_What is expected_
Reproduce the entries in full, with no changes.

Object modeling scripts

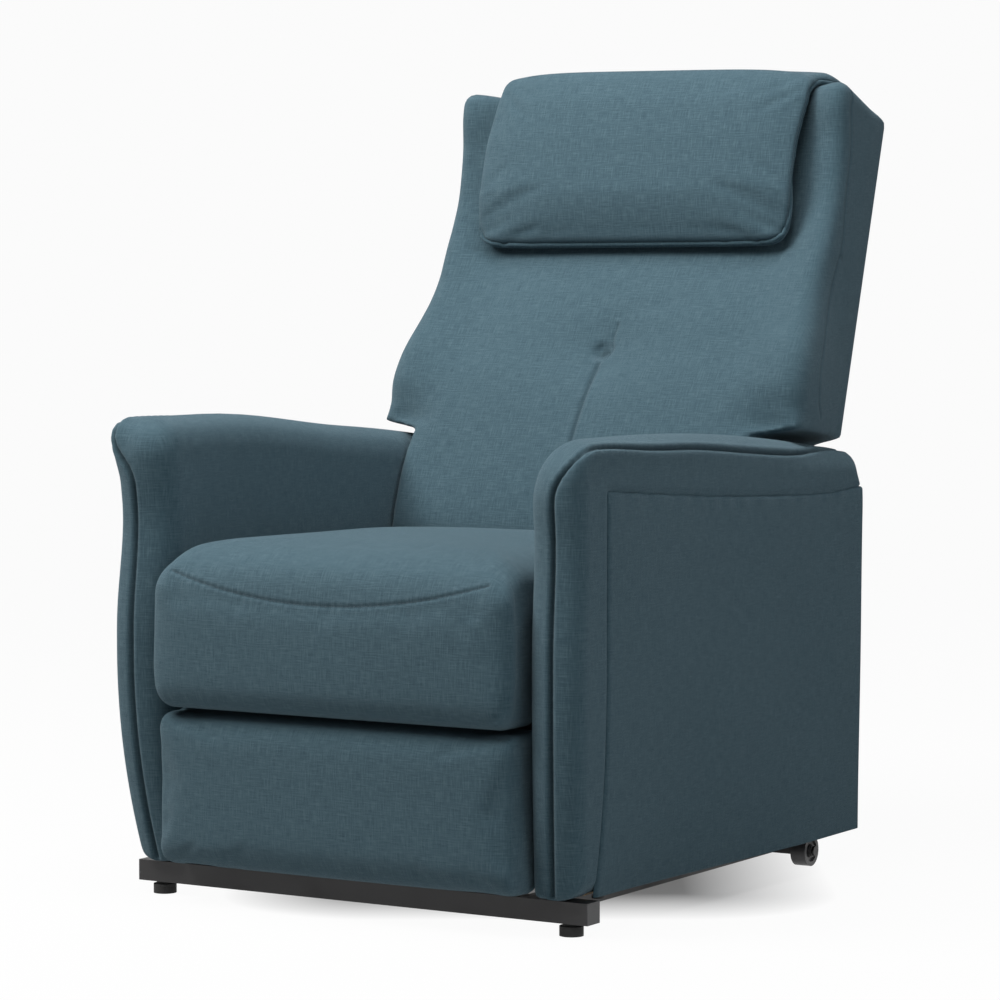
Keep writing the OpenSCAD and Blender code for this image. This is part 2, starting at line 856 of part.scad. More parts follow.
module head_pillow() {
    front = -50 - pillow_t;
    r = 20;
    outline = concat(
        [[-60, 556]],
        arc([front + r + 16, 550 + r], r, 270, 190, 5),
        [[front, 620], [front - 3, 700], [front - 2, 760]],
        arc([front + 32, back_top - 12], 30, 165, 95, 5),
        [[-46, back_top + 26], [10, back_top + 20], [66, back_top + 4],
            [66, top_line(66) + wall_gap], [-20, back_top + wall_gap],
            [-42, back_top + wall_gap], [-62, back_top + wall_gap], [-76, back_top - 18],
            [-76, 690], [-74, 640], [-64, 600]]);
    color([0.29, 0.38, 0.44]) place() on_back() slab(outline, -pillow_half, 2 * pillow_half);
}

// ---------------------------------------------------------------- hand control
module in_pocket() {
    left() translate([half_w - pocket_d + 1, pocket_y + handset_gap, pocket_z]) children();
}

// three rockers in a column, each with a recess of its own
module rocker_recess(i) {
    translate([handset_t - rocker_depth - 2.5, (handset_w - rocker_w) / 2 - 0.8,
        rocker_z0 + i * rocker_pitch - rocker_l / 2 - 0.8])
        cube([rocker_depth + 4, rocker_w + 1.6, rocker_l + 1.6]);
}

module handset() {
    color([0.12, 0.12, 0.13]) place() in_pocket() difference() {
        union() {
            translate([0, 0, 8]) cube([handset_t, handset_w, handset_l - 8]);
            translate([handset_t / 2, handset_w / 2, 0]) cylinder(d = 9, h = 9);
        }
        for (i = [0 : 2]) rocker_recess(i);
        translate([handset_t / 2, handset_w / 2, -1]) cylinder(d = 4, h = 6);
    }
}

module rocker(i) {
    color([0.80, 0.80, 0.78]) place() in_pocket()
        translate([handset_t - rocker_depth, (handset_w - rocker_w) / 2,
            rocker_z0 + i * rocker_pitch - rocker_l / 2])
            cube([rocker_depth + 1.2, rocker_w, rocker_l]);
}

module rocker_lift() {
    rocker(2);
}

module rocker_legrest() {
    rocker(1);
}

module rocker_back() {
    rocker(0);
}

base_front_rail();
base_rail_caps();
base_side_rail_left();
base_side_rail_right();
base_rear_rail();
lift_bracket_left();
lift_bracket_right();
lift_clevis();
front_feet();
rear_wheel_left();
rear_wheel_right();
lift_long_link_left();
lift_long_link_right();
lift_cross_tube();
lift_short_link_left();
lift_short_link_right();
lift_actuator();
lift_actuator_rod();
side_plate_left();
side_plate_right();
crossbar_front();
crossbar_rear();
seat_rails();
seat_cross_rails();
seat_springs();
seat_cushion();
arm_left();
arm_right();
arm_boards();
side_panel_left();
side_panel_right();
arm_spacers();
arm_glides();
rear_apron();
control_box();
power_supply();
legrest_drive_links();
legrest_torque_tube();
legrest_bars();
legrest_idlers();
legrest_stay_links();
legrest_brackets();
legrest_board();
legrest_pad();
legrest_actuator();
legrest_actuator_rod();
back_brackets();
back_posts();
back_rails();
back_webbing();
back_cushion();
back_wings();
back_shell();
back_actuator();
back_actuator_rod();
head_pillow();
handset();
rocker_lift();
rocker_legrest();
rocker_back();
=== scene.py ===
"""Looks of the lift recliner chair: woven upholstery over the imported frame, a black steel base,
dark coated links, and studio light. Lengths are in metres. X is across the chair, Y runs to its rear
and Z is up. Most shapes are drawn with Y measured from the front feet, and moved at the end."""

import math

import bmesh
import bpy
import numpy as np
from mathutils import Matrix, Vector
from mathutils.bvhtree import BVHTree
from mathutils.kdtree import KDTree
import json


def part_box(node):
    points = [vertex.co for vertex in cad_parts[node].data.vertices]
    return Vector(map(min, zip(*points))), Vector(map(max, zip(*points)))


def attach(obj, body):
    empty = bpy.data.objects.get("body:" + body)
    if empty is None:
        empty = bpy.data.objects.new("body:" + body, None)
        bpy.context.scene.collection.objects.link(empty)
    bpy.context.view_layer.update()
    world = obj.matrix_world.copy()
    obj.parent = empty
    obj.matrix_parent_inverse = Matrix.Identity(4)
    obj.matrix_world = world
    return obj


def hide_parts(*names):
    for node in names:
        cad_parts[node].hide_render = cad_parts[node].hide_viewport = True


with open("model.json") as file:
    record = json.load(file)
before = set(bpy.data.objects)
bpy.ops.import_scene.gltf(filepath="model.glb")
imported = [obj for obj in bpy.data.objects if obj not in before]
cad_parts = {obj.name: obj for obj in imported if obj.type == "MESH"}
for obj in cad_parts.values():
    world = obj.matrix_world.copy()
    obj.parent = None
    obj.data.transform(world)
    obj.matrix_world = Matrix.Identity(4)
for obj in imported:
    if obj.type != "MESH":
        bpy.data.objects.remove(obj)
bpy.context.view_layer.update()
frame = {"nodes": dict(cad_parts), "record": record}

# ------------------------------------------------------------------ sizes taken from the frame
FOOT_Y = 0.010
MID_Y = FOOT_Y - (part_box("front_feet")[0][1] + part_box("front_feet")[1][1]) / 2
HALF_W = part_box("arm_right")[1][0]
ARM_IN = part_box("arm_right")[0][0]
ARM_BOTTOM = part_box("arm_right")[0][2]
ARM_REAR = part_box("arm_right")[1][1] + MID_Y
SEAT_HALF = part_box("seat_cushion")[1][0]
SEAT_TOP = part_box("seat_cushion")[1][2]
BACK_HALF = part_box("back_wings")[1][0]

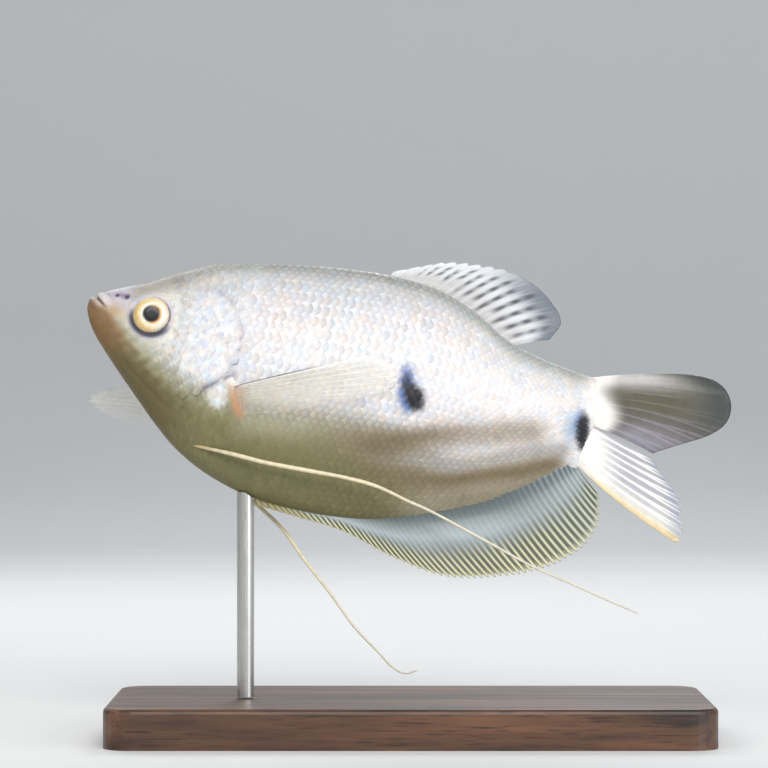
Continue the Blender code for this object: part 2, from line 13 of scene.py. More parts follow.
import bmesh
import bpy
import numpy as np
from mathutils import Euler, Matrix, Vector

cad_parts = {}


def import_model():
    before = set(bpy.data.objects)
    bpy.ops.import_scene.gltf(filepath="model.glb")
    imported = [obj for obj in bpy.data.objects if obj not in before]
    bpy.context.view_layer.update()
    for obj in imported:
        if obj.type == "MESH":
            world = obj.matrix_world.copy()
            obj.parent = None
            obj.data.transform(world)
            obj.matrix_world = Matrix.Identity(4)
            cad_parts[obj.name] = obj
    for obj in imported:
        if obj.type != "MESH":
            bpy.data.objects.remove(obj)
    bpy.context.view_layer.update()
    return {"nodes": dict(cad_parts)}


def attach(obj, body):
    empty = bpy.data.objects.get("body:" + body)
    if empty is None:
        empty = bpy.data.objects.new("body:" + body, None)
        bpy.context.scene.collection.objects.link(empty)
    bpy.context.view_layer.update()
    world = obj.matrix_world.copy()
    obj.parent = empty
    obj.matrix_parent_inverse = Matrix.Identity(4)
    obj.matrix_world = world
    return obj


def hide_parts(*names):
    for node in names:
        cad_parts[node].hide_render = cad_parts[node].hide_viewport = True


LOG = logging.getLogger("gourami")
MM = 0.001
BODY = "root"
TINT = "tint"
MERGE = 1e-7  # metres: points of a piece that are nearer than this are one
FACTOR, FIRST, SECOND, MIXED = 0, 6, 7, 2  # a colour Mix node's sockets, and its result


class Side(Enum):
    """The two flanks of the fish, by the sign of y."""

    LEFT = -1
    RIGHT = 1

    @property
    def word(self) -> str:
        """The side's name as pieces and solids have it."""
        return self.name.lower()


def srgb(code: str) -> np.ndarray:
    """Reads a hex colour as three sRGB shares."""
    return np.array([int(code[k:k + 2], 16) / 255 for k in (1, 3, 5)])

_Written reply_
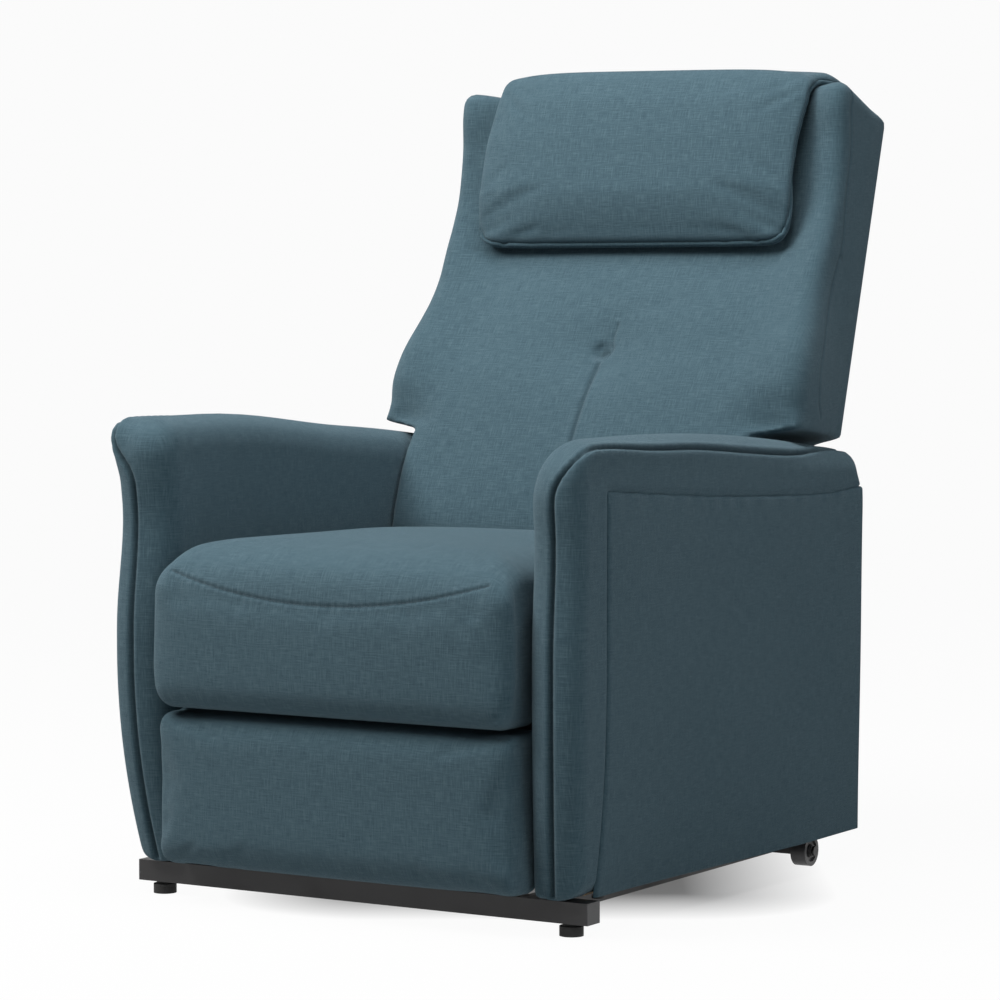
Keep writing the OpenSCAD and Blender code for this image. This is part 2, starting at line 856 of part.scad. More parts follow.
module head_pillow() {
    front = -50 - pillow_t;
    r = 20;
    outline = concat(
        [[-60, 556]],
        arc([front + r + 16, 550 + r], r, 270, 190, 5),
        [[front, 620], [front - 3, 700], [front - 2, 760]],
        arc([front + 32, back_top - 12], 30, 165, 95, 5),
        [[-46, back_top + 26], [10, back_top + 20], [66, back_top + 4],
            [66, top_line(66) + wall_gap], [-20, back_top + wall_gap],
            [-42, back_top + wall_gap], [-62, back_top + wall_gap], [-76, back_top - 18],
            [-76, 690], [-74, 640], [-64, 600]]);
    color([0.29, 0.38, 0.44]) place() on_back() slab(outline, -pillow_half, 2 * pillow_half);
}

// ---------------------------------------------------------------- hand control
module in_pocket() {
    left() translate([half_w - pocket_d + 1, pocket_y + handset_gap, pocket_z]) children();
}

// three rockers in a column, each with a recess of its own
module rocker_recess(i) {
    translate([handset_t - rocker_depth - 2.5, (handset_w - rocker_w) / 2 - 0.8,
        rocker_z0 + i * rocker_pitch - rocker_l / 2 - 0.8])
        cube([rocker_depth + 4, rocker_w + 1.6, rocker_l + 1.6]);
}

module handset() {
    color([0.12, 0.12, 0.13]) place() in_pocket() difference() {
        union() {
            translate([0, 0, 8]) cube([handset_t, handset_w, handset_l - 8]);
            translate([handset_t / 2, handset_w / 2, 0]) cylinder(d = 9, h = 9);
        }
        for (i = [0 : 2]) rocker_recess(i);
        translate([handset_t / 2, handset_w / 2, -1]) cylinder(d = 4, h = 6);
    }
}

module rocker(i) {
    color([0.80, 0.80, 0.78]) place() in_pocket()
        translate([handset_t - rocker_depth, (handset_w - rocker_w) / 2,
            rocker_z0 + i * rocker_pitch - rocker_l / 2])
            cube([rocker_depth + 1.2, rocker_w, rocker_l]);
}

module rocker_lift() {
    rocker(2);
}

module rocker_legrest() {
    rocker(1);
}

module rocker_back() {
    rocker(0);
}

base_front_rail();
base_rail_caps();
base_side_rail_left();
base_side_rail_right();
base_rear_rail();
lift_bracket_left();
lift_bracket_right();
lift_clevis();
front_feet();
rear_wheel_left();
rear_wheel_right();
lift_long_link_left();
lift_long_link_right();
lift_cross_tube();
lift_short_link_left();
lift_short_link_right();
lift_actuator();
lift_actuator_rod();
side_plate_left();
side_plate_right();
crossbar_front();
crossbar_rear();
seat_rails();
seat_cross_rails();
seat_springs();
seat_cushion();
arm_left();
arm_right();
arm_boards();
side_panel_left();
side_panel_right();
arm_spacers();
arm_glides();
rear_apron();
control_box();
power_supply();
legrest_drive_links();
legrest_torque_tube();
legrest_bars();
legrest_idlers();
legrest_stay_links();
legrest_brackets();
legrest_board();
legrest_pad();
legrest_actuator();
legrest_actuator_rod();
back_brackets();
back_posts();
back_rails();
back_webbing();
back_cushion();
back_wings();
back_shell();
back_actuator();
back_actuator_rod();
head_pillow();
handset();
rocker_lift();
rocker_legrest();
rocker_back();
=== scene.py ===
"""Looks of the lift recliner chair: woven upholstery over the imported frame, a black steel base,
dark coated links, and studio light. Lengths are in metres. X is across the chair, Y runs to its rear
and Z is up. Most shapes are drawn with Y measured from the front feet, and moved at the end."""

import math

import bmesh
import bpy
import numpy as np
from mathutils import Matrix, Vector
from mathutils.bvhtree import BVHTree
from mathutils.kdtree import KDTree
import json


def part_box(node):
    points = [vertex.co for vertex in cad_parts[node].data.vertices]
    return Vector(map(min, zip(*points))), Vector(map(max, zip(*points)))


def attach(obj, body):
    empty = bpy.data.objects.get("body:" + body)
    if empty is None:
        empty = bpy.data.objects.new("body:" + body, None)
        bpy.context.scene.collection.objects.link(empty)
    bpy.context.view_layer.update()
    world = obj.matrix_world.copy()
    obj.parent = empty
    obj.matrix_parent_inverse = Matrix.Identity(4)
    obj.matrix_world = world
    return obj


def hide_parts(*names):
    for node in names:
        cad_parts[node].hide_render = cad_parts[node].hide_viewport = True


with open("model.json") as file:
    record = json.load(file)
before = set(bpy.data.objects)
bpy.ops.import_scene.gltf(filepath="model.glb")
imported = [obj for obj in bpy.data.objects if obj not in before]
cad_parts = {obj.name: obj for obj in imported if obj.type == "MESH"}
for obj in cad_parts.values():
    world = obj.matrix_world.copy()
    obj.parent = None
    obj.data.transform(world)
    obj.matrix_world = Matrix.Identity(4)
for obj in imported:
    if obj.type != "MESH":
        bpy.data.objects.remove(obj)
bpy.context.view_layer.update()
frame = {"nodes": dict(cad_parts), "record": record}

# ------------------------------------------------------------------ sizes taken from the frame
FOOT_Y = 0.010
MID_Y = FOOT_Y - (part_box("front_feet")[0][1] + part_box("front_feet")[1][1]) / 2
HALF_W = part_box("arm_right")[1][0]
ARM_IN = part_box("arm_right")[0][0]
ARM_BOTTOM = part_box("arm_right")[0][2]
ARM_REAR = part_box("arm_right")[1][1] + MID_Y
SEAT_HALF = part_box("seat_cushion")[1][0]
SEAT_TOP = part_box("seat_cushion")[1][2]
BACK_HALF = part_box("back_wings")[1][0]

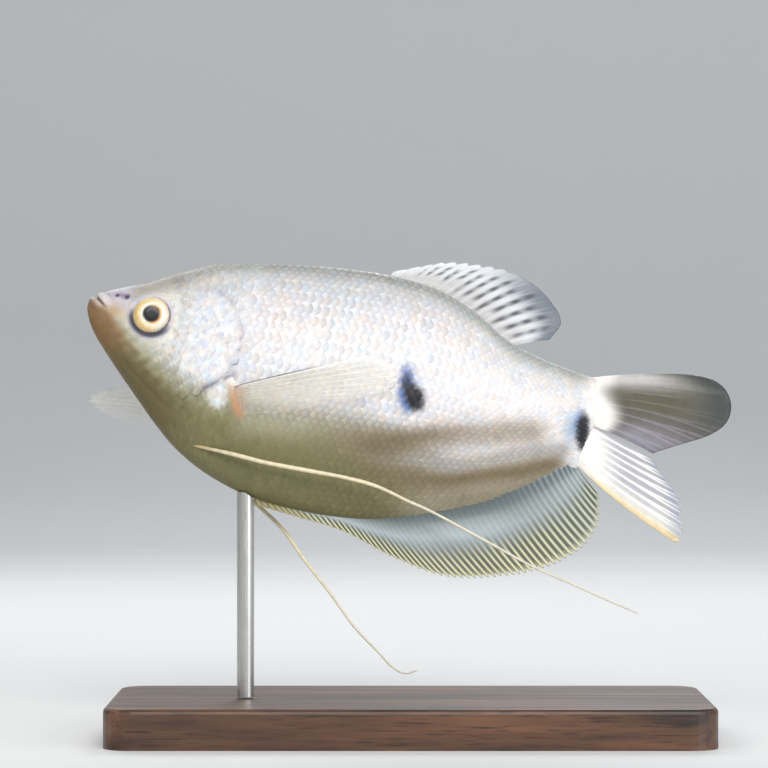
Continue the Blender code for this object: part 2, from line 13 of scene.py. More parts follow.
import bmesh
import bpy
import numpy as np
from mathutils import Euler, Matrix, Vector

cad_parts = {}


def import_model():
    before = set(bpy.data.objects)
    bpy.ops.import_scene.gltf(filepath="model.glb")
    imported = [obj for obj in bpy.data.objects if obj not in before]
    bpy.context.view_layer.update()
    for obj in imported:
        if obj.type == "MESH":
            world = obj.matrix_world.copy()
            obj.parent = None
            obj.data.transform(world)
            obj.matrix_world = Matrix.Identity(4)
            cad_parts[obj.name] = obj
    for obj in imported:
        if obj.type != "MESH":
            bpy.data.objects.remove(obj)
    bpy.context.view_layer.update()
    return {"nodes": dict(cad_parts)}


def attach(obj, body):
    empty = bpy.data.objects.get("body:" + body)
    if empty is None:
        empty = bpy.data.objects.new("body:" + body, None)
        bpy.context.scene.collection.objects.link(empty)
    bpy.context.view_layer.update()
    world = obj.matrix_world.copy()
    obj.parent = empty
    obj.matrix_parent_inverse = Matrix.Identity(4)
    obj.matrix_world = world
    return obj


def hide_parts(*names):
    for node in names:
        cad_parts[node].hide_render = cad_parts[node].hide_viewport = True


LOG = logging.getLogger("gourami")
MM = 0.001
BODY = "root"
TINT = "tint"
MERGE = 1e-7  # metres: points of a piece that are nearer than this are one
FACTOR, FIRST, SECOND, MIXED = 0, 6, 7, 2  # a colour Mix node's sockets, and its result


class Side(Enum):
    """The two flanks of the fish, by the sign of y."""

    LEFT = -1
    RIGHT = 1

    @property
    def word(self) -> str:
        """The side's name as pieces and solids have it."""
        return self.name.lower()


def srgb(code: str) -> np.ndarray:
    """Reads a hex colour as three sRGB shares."""
    return np.array([int(code[k:k + 2], 16) / 255 for k in (1, 3, 5)])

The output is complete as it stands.